José Antonio López
En aquella época, y no crean que era la de la construcción de las pirámides de Egipto, las familias eran eso, familias. Padre, madre, tres o cuatro hijos, tía soltera, posible abuela y perro. Una familia al uso.
Y teníamos vacaciones. Era un poema la organización, pero, no crean, mucho menos que hoy en día.
Llegaba el día señalado. La casa en la playa estaba alquilada. Casa, con perdón, porque la mayoría de las veces era una barraca pequeña en la orilla del mar, sin agua corriente, sin servicios y con una cocina “doméstica” que se alimentaba de una mecha y petróleo.
Los más jóvenes que pregunten a sus padres. Se llevarán una sorpresa. No soy responsable de lo que les cuenten después… durante horas.
A lo que vamos, barraca alquilada y compartida por toda la familia. Normalmente tíos y primos, o casa alquilada también compartida por la familia, tíos y primos incluidos y, de vez en cuando, un señor, que nadie sabía quién era, pero que veraneaba con el grupo.
Alegría.
Era el momento de la marcha. Las maletas preparadas, no había mucho que llevar. Un capazo improvisado con viandas para pasar los días, la correspondiente escoba, las sábanas y unas telas más largas de lo normal para separar las habitaciones si es que aquello, donde se juntaban ciento y la madre, se podían llamar habitaciones.
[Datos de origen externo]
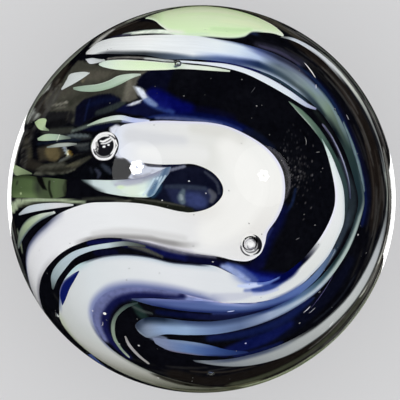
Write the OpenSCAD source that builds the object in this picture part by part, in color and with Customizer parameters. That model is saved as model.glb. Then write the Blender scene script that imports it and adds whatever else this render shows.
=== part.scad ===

Luego hablan de los pisos pateras.
Vamos a la playa.
En la puerta, el inconfundible y maravilloso seiscientos. Símbolo de poder. Lo habían comprado pagándolo por adelantado un año antes de que se lo entregaran. No se podía elegir color y se ponía una vela al santo de turno “para que no saliera malo”.
No me pregunten cómo, pero todos y todo, cabían en aquel maravilloso habitáculo, dispuesto a hacer rugir sus motores, rumbo a las ansiadas vacaciones.
Para quien no lo sepa, el seiscientos, no llevaba maletero. Bueno llevaba, pero era minúsculo. Hoy no cabría ni un neceser de esos que llevan las señoras.
Las sábanas, el capazo, las maletas de tela atadas con una cuerda, la escoba y una olla que la abuela llevaba para hacer la comida diaria para la troupe.
En el asiento de delante, el conductor con la madre y, normalmente, el niño pequeño que, en ocasiones, tenía quince años. Entrando por la misma puerta y atrás, el resto de la familia.
No, no exagero. Tres “niños” más, la abuela, el invitado y, si lo hubiera, que lo había, el perro. No me he olvidado de la tía soltera.
Ventanillas abiertas. Botijo al uso y dos abanicos. Vamos todos bien. Arranca, que nos vamos. Y comienza el periplo de recorrer los cincuenta kilómetros que nos separan del lugar de veraneo. Hora y media o dos horas de viaje siempre y cuando a alguno de los viajeros no les dé por pedir pis.
Los vecinos se acumulan para ver salir a la familia o para presenciar “el milagro” nunca estaremos seguros. Indicaciones de “llevar cuidado” “no corráis”. En el salpicadero del coche unos cuadritos con las fotos de todos los componentes de la familia junto al cartel “Papá, no corras”. Junto a todo esto la imagen de San Cristóbal. Milagros que hacía este santo.
Y todos para allá. Cuatro marchas y aquello no tira ni para decir basta. Lento, pero seguro. A los diez kilómetros hay que parar para abrir un poco la trasera del motor para que no se caliente tanto. Estamos en marcha.
Colleja al que va delante por tocar lo que no debe y gritos a los de atrás para que no se muevan tanto. Era una ilusión porque, tal y como iban era imposible moverse, lo más mínimo.
Y se llegaba a destino. Ahí está el mar y la tan ansiada barraca o piso.
Lo peor era bajar del coche. Tras tanto tiempo en el habitáculo, los miembros estaban entumecidos y a la abuela había que sacarla con sacacorchos de debajo de las maletas. Todo estaba en orden. Era, igualmente, el momento de que se quitaran las gafas de bucear los componentes de la troupe trasera. No se las habían puesto por las ansias de playa, sino para que el palo de la escoba no les sacara un ojo.
Y, a partir de ahora ¡Felices vacaciones!
Repito, no respondo de lo que les cuenten sus padres si les preguntan.